People are overreacting to AI in content. Animation took away certain jobs, yet writers, researchers, and directors remained. Similarly, AI-generated films still have directors, writers, producers, and designers involved. The designer may not be a set designer, but someone from NID, for example. You can't stop technology and evolution. Henry Ford’s assembly line changed jobs forever. I can’t spend ₹300 crore on Mahabharata without using technology to scale production. My scripts are written by humans, not AI prompts. AI assists in production: it doesn't replace creativity.

AI is replacing jobs in other fields too, coding, healthcare, music, but nobody frames it as a threat only in content. When I formed my AI band, composers programmed it: it didn’t replace musicians. Audio software transformed orchestras decades ago; orchestras became smaller, more efficient, but the music continued. People criticising my work often don't understand this. They have previously benefited from technology themselves. Innovation cannot be stopped, and AI is simply the next step.

My next question is about the ethical side. How can companies ensure that proper guardrails are in place when such projects are carried out?

The key is ensuring that the training data does not infringe on anyone's copyright. Take love stories, for example: musicians write heartbreak songs, and writers create similar plots. That's inspiration, not copying. What's important is not using someone's exact work or face. References are fine: you may want someone to sing like Kabira or a dish to taste like Bukhara, but you cannot replicate someone else's work and claim it as your own. That's unethical.

When I reinterpret the works of Valmiki or Ved Vyas, I'm using public domain material. The Mahabharata is public; anyone can publish it. Training an AI on someone else's film script and only changing a few scenes would be unethical, but that has been happening in content for decades. I focus solely on public works. If my AI band sings spiritual songs like "Achyutam Keshavam", these have been in the public domain for centuries. Multiple interpretations exist, and I am not stealing anyone's work. Projects like Hanuman and Mahabharata fall entirely within this framework. 

Does this also link to commercial viability? How do you ensure the storytelling feels fresh, given these stories have been interpreted thousands of times?

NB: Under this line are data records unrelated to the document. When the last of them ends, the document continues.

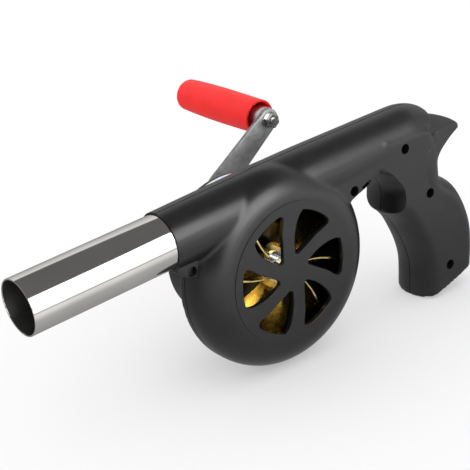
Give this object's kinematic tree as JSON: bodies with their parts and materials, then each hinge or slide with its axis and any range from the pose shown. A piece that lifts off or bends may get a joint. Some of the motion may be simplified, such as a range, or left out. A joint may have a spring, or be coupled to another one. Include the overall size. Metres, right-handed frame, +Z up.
{
  "type": "hand cranked blower",
  "caption": "Pistol shaped hand cranked fire blower with a round fan casing, a steel nozzle tube and a geared crank with a turning grip.",
  "frame": {"origin": "bottom centre of the box round the whole object, standing on the fan casing and the heel of the grip", "axes": "+X from the nozzle towards the grip, +Y towards the gearbox and the crank, +Z up"},
  "size_m": [0.2751, 0.1596, 0.1097],
  "materials": {
    "housing_plastic": "satin",
    "label_film": "satin",
    "polished_steel": "polished",
    "sintered_bronze": "satin",
    "steel": "satin",
    "dark_screw_steel": "satin",
    "yellow_zinc_sheet": "satin",
    "zinc_plated_steel": "satin",
    "gear_plastic": "satin",
    "arm_steel": "satin",
    "red_plastic": "satin"
  },
  "bodies": {
    "housing": {"near_housing": "housing_plastic", "far_housing": "housing_plastic", "gear_cover": "housing_plastic", "cover_label": "label_film", "nozzle_tube": "polished_steel", "front_bearing": "sintered_bronze", "rear_bearing": "sintered_bronze", "crank_bearing": "sintered_bronze", "idler_pin": "steel", "housing_screws": "dark_screw_steel", "cover_screws": "dark_screw_steel"},
    "crank": {"crank_gear": "gear_plastic", "crank_shaft": "steel", "thrust_washer": "gear_plastic", "crank_arm": "arm_steel", "shaft_washer": "zinc_plated_steel", "shaft_nut": "zinc_plated_steel", "handle_bolt": "zinc_plated_steel", "handle_spacer": "steel", "handle_washer": "zinc_plated_steel", "handle_nut": "zinc_plated_steel"},
    "handle": {"handle_sleeve": "red_plastic", "handle_cap": "red_plastic"},
    "idler": {"idler_gear": "gear_plastic"},
    "fan": {"fan_shaft": "steel", "fan_wheel": "yellow_zinc_sheet", "fan_hub": "zinc_plated_steel", "fan_nut": "zinc_plated_steel", "fan_pinion": "gear_plastic"}
  },
  "joints": [
    {"name": "crank_turn", "type": "hinge", "parent": "housing", "child": "crank", "pos_m": [0.00402, -0.0072, 0.0527], "axis": [0, 1, 0], "continuous": true},
    {"name": "idler_spin", "type": "hinge", "parent": "housing", "child": "idler", "pos_m": [0.01421, -0.0521, 0.03738], "axis": [0, 1, 0], "continuous": true},
    {"name": "fan_spin", "type": "hinge", "parent": "housing", "child": "fan", "pos_m": [0.00402, -0.0613, 0.0527], "axis": [0, 1, 0], "continuous": true},
    {"name": "handle_spin", "type": "hinge", "parent": "crank", "child": "handle", "pos_m": [0.06287, 0.0133, 0.09674], "axis": [0, 1, 0], "continuous": true}
  ],
  "couplings": [
    {"joint": "idler_spin", "follows": "crank_turn", "ratio": -3.6},
    {"joint": "fan_spin", "follows": "crank_turn", "ratio": 12.96}
  ]
}
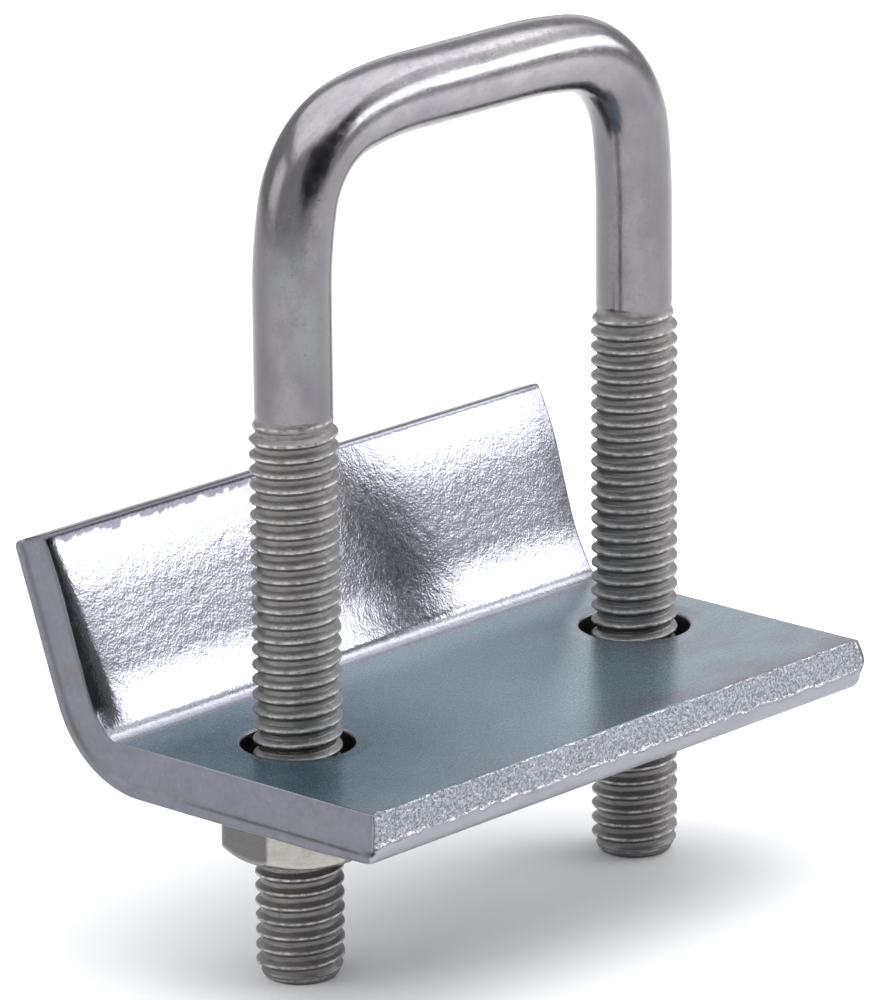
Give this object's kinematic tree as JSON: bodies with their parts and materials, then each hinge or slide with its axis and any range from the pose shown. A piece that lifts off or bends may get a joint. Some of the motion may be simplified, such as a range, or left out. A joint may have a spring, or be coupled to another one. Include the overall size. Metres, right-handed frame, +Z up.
{
  "type": "strut beam clamp with u-bolt",
  "caption": "U-bolt beam clamp: a bent clamp plate with an upturned lip rides on two threaded legs and is held up by hex nuts.",
  "frame": {"origin": "on the clamp plate's upper bearing face, midway between the two leg axes, with the plate where the nuts hold it at rest", "axes": "+X along the U-bolt's bar, +Y towards the plate's upturned lip, +Z up along the legs towards the bar"},
  "size_m": [0.0778, 0.0493, 0.0941],
  "materials": {
    "zinc_bar": "bright zinc plate with a faint violet passivation sheen",
    "zinc_plate": "satin blue-grey zinc plate, bright and pebbled on the lip",
    "zinc_nut": "zinc plate"
  },
  "bodies": {
    "u_bolt": {"u_bolt": "zinc_bar"},
    "clamp_plate": {"clamp_plate": "zinc_plate"},
    "nut_left": {"hex_nut_left": "zinc_nut"},
    "nut_right": {"hex_nut_right": "zinc_nut"}
  },
  "joints": [
    {"name": "plate_slide", "type": "slide", "parent": "u_bolt", "child": "clamp_plate", "axis": [0, 0, 1], "range_m": [-0.01111, 0.0381]},
    {"name": "nut_left_spin", "type": "hinge", "parent": "clamp_plate", "child": "nut_left", "pos_m": [-0.02625, 0, -0.0086], "axis": [0, 0, 1], "range_deg": [-2520, 8640]},
    {"name": "nut_right_spin", "type": "hinge", "parent": "clamp_plate", "child": "nut_right", "pos_m": [0.02625, 0, -0.0086], "axis": [0, 0, 1], "range_deg": [-2520, 8640]}
  ],
  "couplings": [
    {"joint": "nut_left_spin", "follows": "plate_slide", "rad_per_m": 3957.9},
    {"joint": "nut_right_spin", "follows": "plate_slide", "rad_per_m": 3957.9}
  ]
}
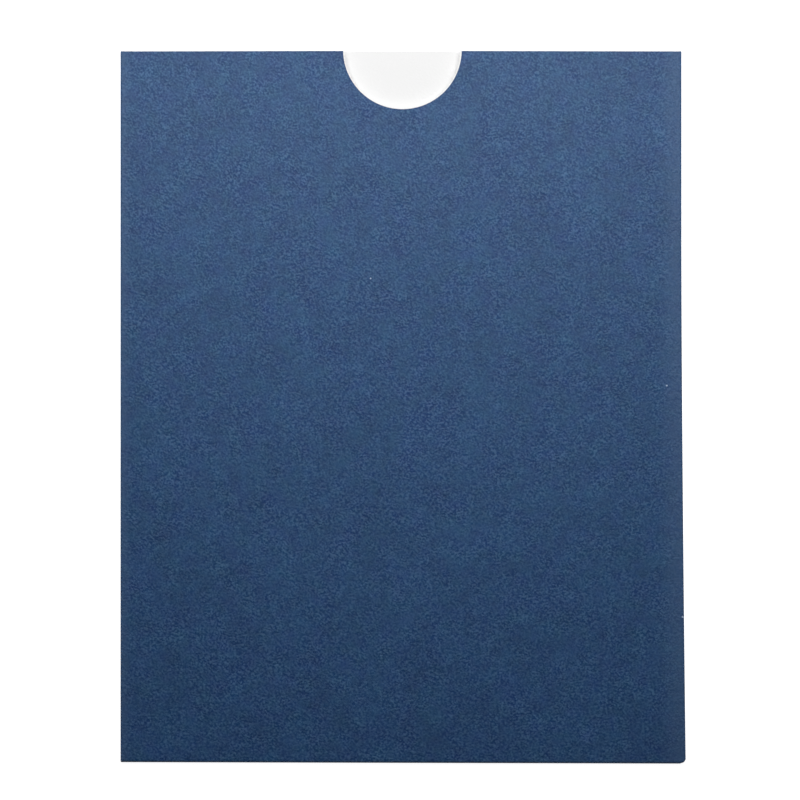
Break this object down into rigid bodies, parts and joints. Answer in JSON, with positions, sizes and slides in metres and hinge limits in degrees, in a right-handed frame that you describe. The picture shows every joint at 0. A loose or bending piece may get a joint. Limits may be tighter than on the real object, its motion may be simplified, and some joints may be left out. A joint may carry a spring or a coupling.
{
  "type": "receipt pocket",
  "caption": "Flat open-topped card pocket for a receipt or ticket, dark blue outside and white inside, with a half-round thumb cut in the front panel.",
  "frame": {"origin": "centre of the pocket's bounding box in X and Y, at the back panel's outer face, as it lies on its back", "axes": "+Z out of the front panel, +Y towards the open mouth and its thumb cut, +X to the right as the front is read"},
  "size_m": [0.1214, 0.153, 0.002],
  "materials": {
    "navy_card": "uncoated card, dark blue outside and white inside, with a fine felt texture"
  },
  "bodies": {
    "root": {"pocket": "navy_card"}
  },
  "joints": []
}
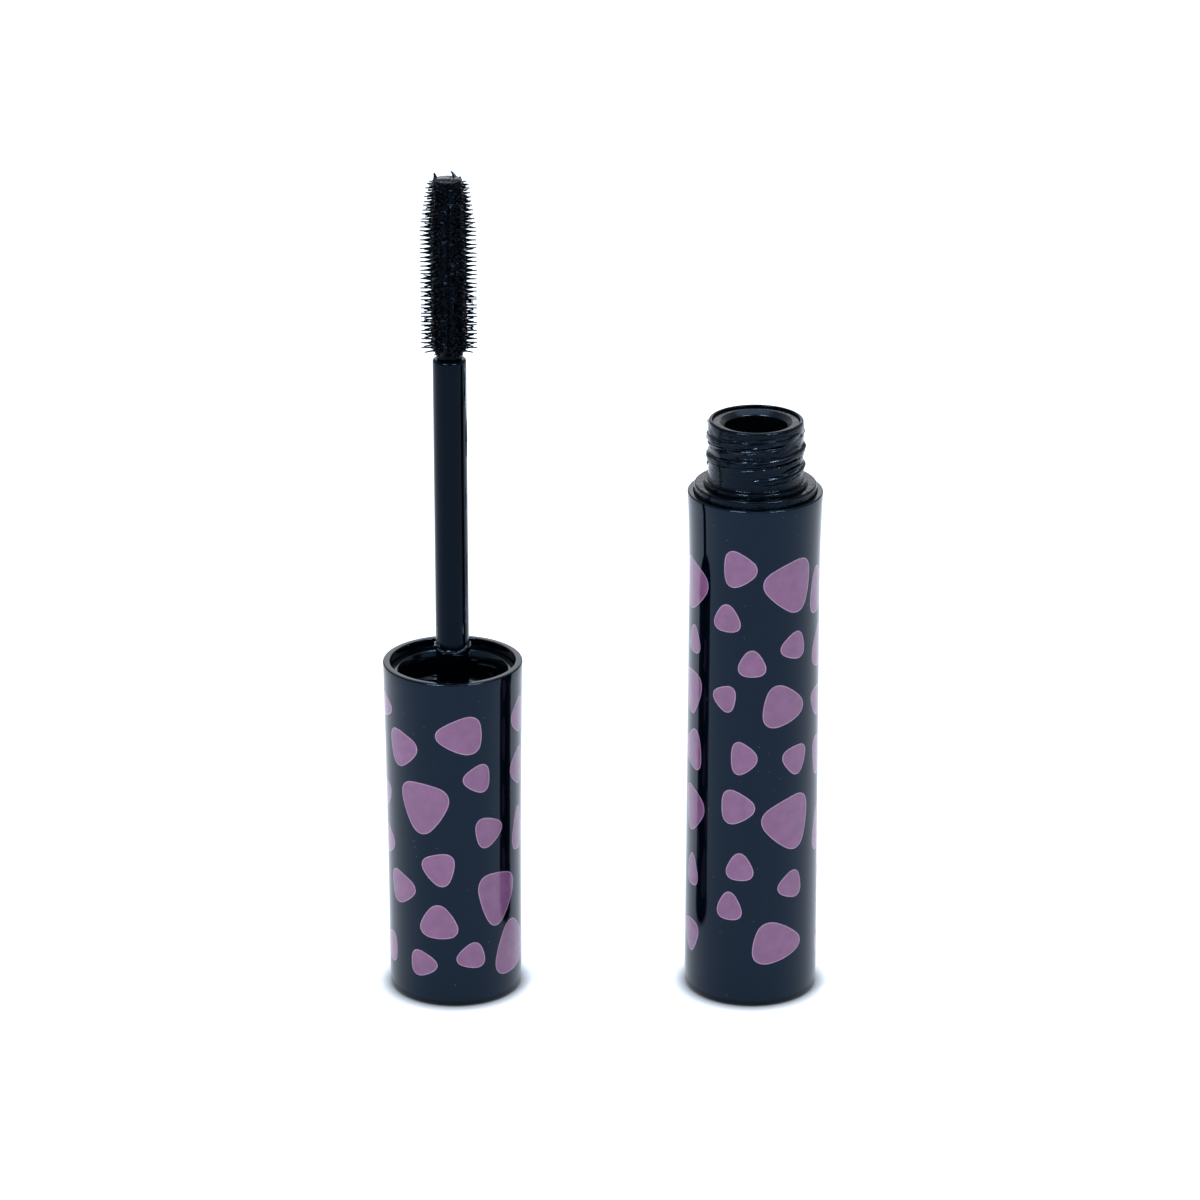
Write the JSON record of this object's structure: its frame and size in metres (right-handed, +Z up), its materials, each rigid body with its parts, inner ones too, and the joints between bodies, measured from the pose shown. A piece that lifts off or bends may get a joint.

It's about the world you create and the treatment of the story. Christopher Nolan adapted Batman differently, but the core story, Bruce Wayne losing his parents, remains the same. Similarly, in age-old tales like Jodha Akbar, Ramayan, or Mahabharata, the essential plot points remain: Draupadi’s Vastraharan, Pandavas versus Kauravas. What matters is interpretation. For us, India’s Historyverse must be visually at par with, if not better than, Marvel films. It should evoke the richness of our history and culture in a sensory, immersive way. Success isn’t about religion or God: it’s about creating content so compelling that a child would choose Hanuman as a screensaver over Superman.

Can you tell us about the fund you launched with Nitin Kamath and what it aims to achieve?

It's a consumer fund backing early-stage consumer products companies, investing up to a million dollars in each. The goal is to support entrepreneurs who can advance consumerism in India, combining our expertise in branding, consumer marketing, and storytelling from an Indian perspective. Fundamentally, it’s a straight-up consumer fund focused on both content and consumers, which are core to the cultural pillars of the nation. It's a small fund. It's a Rs 100 crore fund with a Rs 50 crore green shoe.